Shelton: Shelton Vision Systems was founded in 1995 as a subsidiary of Shelton Machines by cofounders John Ryder and Mark Shelton. We develop surface-inspection systems using off-the-shelf machine-vision components to operate on a PC platform that can take advantage of specialized vision-system-component-supplier development. We recruited image-processing engineers with a broad range of skills to tackle demanding applications at a level that established systems were not able to cope with, such as inspection of high value textiles and laser guiding over a deformable edge of stretch lace. The machine-building experience of the parent company recently combined with our vision-system expertise to produce an integrated stand-alone, large-batch, high-speed inspection machine for automotive interior fabrics.
We see an important part of our role as providing risk reduction for our customers when adopting, what is essentially, disruptive technology-that is technology that allows them to significantly change the way they do business. Our support continues once the system is installed to ensure all the objectives and benefits established during the initial consultancy phase are fully achieved.
VSD: How do you approach a new customer and their application? Do you work with OEMs or other system integrators?
Shelton: Much of our business comes from referral either within a group of companies or to associated companies and is mainly end-user oriented, although more interest is now coming from the OEM sector as the use of automatic inspection becomes more accepted.
For new applications we have a multistage process; to begin with we work to understand the potential customer's business and develop with them the areas where benefit can be gained and point out opportunities for change and potential risk. We then obtain a representative set of product and defect samples to evaluate either by experience or on our in-house test rigs. This quickly allows us to establish the technical requirement of the application solution.
Our systems are built around components from leading suppliers with whom we have built up a close relationship such as DALSA (Waterloo, ON, Canada) for cameras, frame gabbers, and its versatile WiT programming platform.
VSD: What technologies and components do you sell or use in these applications?

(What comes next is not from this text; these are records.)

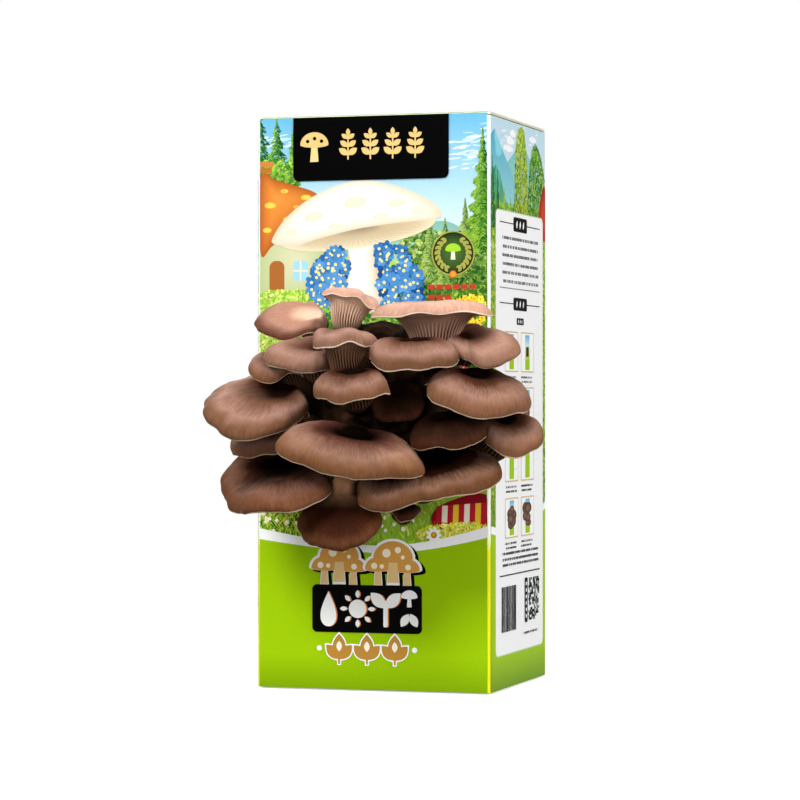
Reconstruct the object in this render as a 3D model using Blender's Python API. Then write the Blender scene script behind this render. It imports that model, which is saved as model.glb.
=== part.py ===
"""Oyster mushroom grow kit.

A printed carton stands upright and holds a bagged log of colonised sawdust.
A clump of oyster mushrooms grows out of a window in the carton's front wall.
Z is up, the front wall faces -Y, and the origin is the middle of the carton's
footprint on the table.  All dimensions below are millimetres.
"""
import math

import bmesh
import bpy
import numpy as np
from mathutils import Matrix

for old in list(bpy.data.objects):
    bpy.data.objects.remove(old, do_unlink=True)

MM = 0.001

# ---- driving dimensions -------------------------------------------------
CARTON_W = 106.0
CARTON_D = 94.0
CARTON_H = 250.0
CARD = 1.0              # fluted card
FOLD_R = 1.2            # outside radius of a folded edge
WALL_TOP = 248.6        # side and back walls stop under the lid
FRONT_TOP = 249.6       # the front wall stands up in front of the lid
FLAP_REACH = 38.0       # the two dust flaps under the lid
FLAP_Z = 246.6

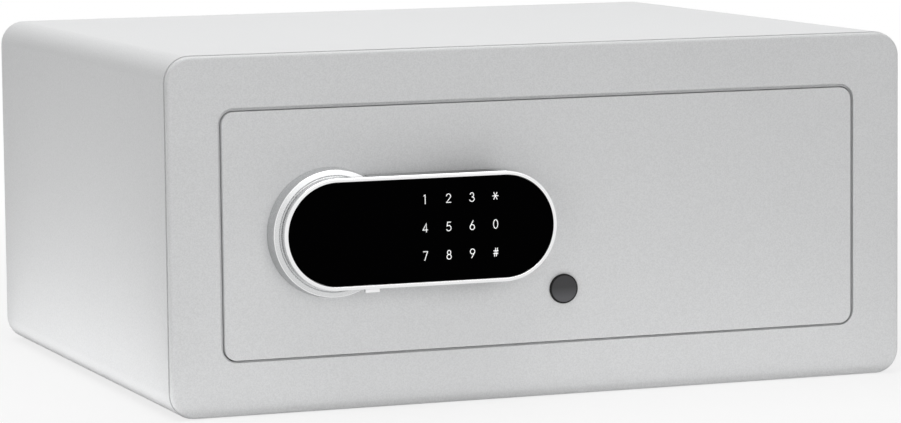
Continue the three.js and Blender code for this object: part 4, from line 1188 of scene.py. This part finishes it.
class SAFE_OT_stage(PieceOperator):
    """Add the floor, the light and the camera"""

    bl_idname = "safe.stage"
    bl_label = "Stage"

    def execute(self, context):
        self.floor()
        self.world()
        self.lamps()
        self.camera()
        return {"FINISHED"}

    def floor(self):
        """A wide pale floor that goes over to plain white away from the object."""
        half_width = 6.0
        mesh = bmesh.new()
        bmesh.ops.create_grid(mesh, x_segments=2, y_segments=2, size=half_width)
        bmesh.ops.translate(mesh, verts=mesh.verts, vec=(0.0, 0.0, FLOOR))
        data = bpy.data.meshes.new("floor")
        mesh.to_mesh(data)
        mesh.free()
        floor = placed("floor", data)
        finish = Finish("studio_floor")
        paper = finish.node("ShaderNodeBsdfDiffuse", sockets={"Color": (0.86, 0.86, 0.86, 1)})
        white = finish.white("ShaderNodeEmission")
        # The white's share grows with the distance from the middle, here in units of 4 m
        far = finish.node("ShaderNodeVectorMath", {"operation": "LENGTH"}, {0: finish.place()}, 1)
        share = finish.ramp(far * 0.25, (0.11, 0.78), (0.24, 1.0))
        seen = self.seen(finish) * share
        both = finish.node("ShaderNodeMixShader", sockets={0: seen, 1: paper, 2: white})
        finish.node("ShaderNodeOutputMaterial", sockets={0: both})
        data.materials.append(finish.material)

    @staticmethod
    def seen(finish):
        """1 for rays from the camera, off a glossy surface or through glass, else 0."""
        names = ("Is Camera Ray", "Is Glossy Ray", "Is Transmission Ray")
        ways = [finish.node("ShaderNodeLightPath", output=name) for name in names]
        return finish.limited(ways[0] + ways[1] + ways[2])

    def world(self):
        """Even light from all round, and white where it is seen or reflected."""
        world = bpy.data.worlds.new("studio")
        world.use_nodes = True
        bpy.context.scene.world = world
        finish = Finish("studio", world.node_tree)
        room = bpy.context.scene.safe_stage.room
        light, white = finish.white("ShaderNodeBackground", room), finish.white("ShaderNodeBackground")
        both = finish.node("ShaderNodeMixShader", sockets={0: self.seen(finish), 1: light, 2: white})
        finish.node("ShaderNodeOutputWorld", sockets={0: both})

    def lamps(self):
        """Area lamps, each at its place and facing its target; the glows stand for lit table."""
        stage = bpy.context.scene.safe_stage
        polished_only = "front_card"
        reflected = ("top_lamp", polished_only)
        left_glow, front_glow = Vector((-0.268, -0.005, 0.003)), Vector((0.0, -0.238, 0.003))
        up = Vector((0.0, 0.0, 1.0))
        for name, power, size, place, target in (
            ("top_lamp", stage.top_power, (1.6, 1.6), (-0.1, 0.0, 1.7), (0.0, 0.0, 0.1)),
            ("front_lamp", stage.front_power, (2.4, 2.4), (0.2, -2.6, 0.9), (0.0, -0.17, 0.1)),
            ("front_card", stage.card_power, (1.8, 0.9), (0.5, -2.4, 0.95), (-0.1, -0.17, 0.1)),
            ("left_lamp", stage.left_power, (0.5, 0.3), (-0.9, -0.75, 0.25), (-0.215, -0.1, 0.08)),
            ("left_glow", stage.left_glow_power, (0.1, 0.36), left_glow, left_glow + up),
            ("front_glow", stage.front_glow_power, (0.46, 0.12), front_glow, front_glow + up),
        ):
            lamp = bpy.data.lights.new(name, "AREA")
            lamp.shape = "RECTANGLE"
            lamp.energy = power
            lamp.size, lamp.size_y = size
            holder = placed(name, lamp)
            holder.location = place
            holder.rotation_euler = (Vector(target) - Vector(place)).to_track_quat("-Z", "Y").to_euler()
            holder.visible_camera = False
            holder.visible_glossy = name in reflected
            holder.visible_diffuse = name != polished_only

    def camera(self):
        """The photograph's viewpoint: turned from the left, a little from above."""
        place = (-0.81399, -2.20863, 0.33906)
        yaw, pitch, roll = (math.radians(a) for a in (20.44686, -6.16088, 0.61089))
        ahead = Vector((math.sin(yaw) * math.cos(pitch), math.cos(yaw) * math.cos(pitch), math.sin(pitch)))
        right = Vector((math.cos(yaw), -math.sin(yaw), 0.0))
        down = ahead.cross(right)
        right_rolled = right * math.cos(roll) + down * math.sin(roll)
        down_rolled = down * math.cos(roll) - right * math.sin(roll)
        axes = Matrix((right_rolled, -down_rolled, -ahead)).transposed().to_4x4()
        data = bpy.data.cameras.new("camera")
        data.lens = bpy.context.scene.safe_stage.lens
        data.sensor_width = 36.0
        camera = placed("camera", data)
        camera.matrix_world = Matrix.Translation(place) @ axes
        bpy.context.scene.camera = camera
        bpy.context.scene.view_settings.view_transform = "Standard"


OPERATORS = (
    SAFE_OT_body,
    SAFE_OT_front_frame,
    SAFE_OT_door,
    SAFE_OT_hinges,
    SAFE_OT_rose,
    SAFE_OT_lever,
    SAFE_OT_digits,
    SAFE_OT_key_lock,
    SAFE_OT_bolts,
    SAFE_OT_electronics,
    SAFE_OT_batteries,
    SAFE_OT_stage,
)


class SAFE_PT_pieces(bpy.types.Panel):
    """Lists the operators and the sizes and colours that they use"""

    bl_label = "Furniture safe"
    bl_idname = "SAFE_PT_pieces"
    bl_space_type = "VIEW_3D"
    bl_region_type = "UI"
    bl_category = "Safe"

    def draw(self, context):
        for operator in OPERATORS:
            self.layout.operator(operator.bl_idname)
        for group in (context.scene.safe_sizes, context.scene.safe_colours, context.scene.safe_stage):
            box = self.layout.box()
            for name in group.__annotations__:
                box.prop(group, name)


GROUPS = {"safe_sizes": SafeSizes, "safe_colours": SafeColours, "safe_stage": SafeStage}


def register():
    for group in GROUPS.values():
        bpy.utils.register_class(group)
    for name, group in GROUPS.items():
        setattr(bpy.types.Scene, name, bpy.props.PointerProperty(type=group))
    for operator in OPERATORS:
        bpy.utils.register_class(operator)
    bpy.utils.register_class(SAFE_PT_pieces)


def unregister():
    bpy.utils.unregister_class(SAFE_PT_pieces)
    for operator in reversed(OPERATORS):
        bpy.utils.unregister_class(operator)
    for name in GROUPS:
        delattr(bpy.types.Scene, name)
    for group in reversed(GROUPS.values()):
        bpy.utils.unregister_class(group)


def main():
    register()
    for operator in OPERATORS:
        group, name = operator.bl_idname.split(".")
        getattr(getattr(bpy.ops, group), name)()


if __name__ == "__main__":
    main()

Shelton: We use DALSA Camera Link linescan cameras and frame grabbers, PCs with Intel Core-2 processors, Gigabit Ethernet networks, and fiberoptic and high frequency fluorescent lighting
Shelton’s on-line WebSPECTOR inspection system can image textile production at 90 m/minute. Eight DALSA linescan cameras are used to image three separate camera planes simultaneously.
VSD: In which areas do you see the most growth? What are users demanding from you in the design of new systems?
Shelton: We see a requirement for systems that offer flexibility and that are able to ‘grow’ with the user's business development, for example, to enable future upgrades to provide speed increases of 50% to 100% for less than 10% of the initial system cost.
Additionally, systems are needed that are developed to operate with minimal supervision and operator input where simple validation processes can be implemented to provide an audit trail of the performance level. It is important that a system provide a complete solution to incorporate the needs of all stakeholders within an organization, including sales and marketing, production/process improvement, and IT, as well as the quality department.
By incorporating these requirements at an affordable price, we see the potential to broaden the uptake of advanced technology into areas of industry traditionally attracted to low-labor-cost operating environments but where consistently high quality is still necessary.
VSD: How is each OEM component more or less important for the applications that you serve?
Shelton: Camera sensitivity and lighting are very important. To achieve high inspection speeds at high resolution (>200 m/min, 0.5-mm resolution), we need cameras that can capture a high-contrast image with a very short exposure time. A few years ago, CPU performance limited the speed that we could inspect, but with the latest CPUs this is no longer an issue.
VSD: What could vision-equipment manufacturers do to make your implementation jobs easier?
Shelton: Our systems are much easier to design and build since the introduction of the Camera Link standard. The GigE Vision standard is an exciting new development that we hope will continue to evolve and offer a broader range of cameras with even higher performance.
Lighting for web applications is still challenging. LED lightlines are improving but they still do not produce the broad-spectrum high output white light that we need. VHO aperture fluorescent lamps are old technology but they remain unbeatable for high lumens per meter output, long life, reliability, and low cost.
VSD: What kinds of new applications do you expect to emerge, and where do you expect to see the most growth?
Shelton: Many industries produce low-cost products in the form of continuous flat sheet but they have not implemented vision systems mainly because their initial investment is high and labor costs for manual inspection are low. We have to work hard to lower the cost of our systems to make machine vision affordable for all.
VSD: How will OEM components targeted toward machine-vision applications have to change to meet future needs?
Shelton: GigE linescan cameras are a way forward for lower-cost systems as frame grabbers are not needed, but their performance needs to improve before they can be used for multiple-camera, high-speed, high-resolution applications. LED lighting continues to improve, and we hope that in the near future we will no longer rely on mercury-dosed fluorescent tubes or short-life halogen lamps.
Mark Shelton is managing director of Shelton Vision Systems (Kibworth, UK; www.sheltonvision.co.uk) and has created a development team over the last 10 years to provide surface-inspection systems for high-level applications. He coordinates efforts and strategic direction with customer, industry, and university research groups. Editor in chief Conard Holton spoke with him about trends in inspection systems.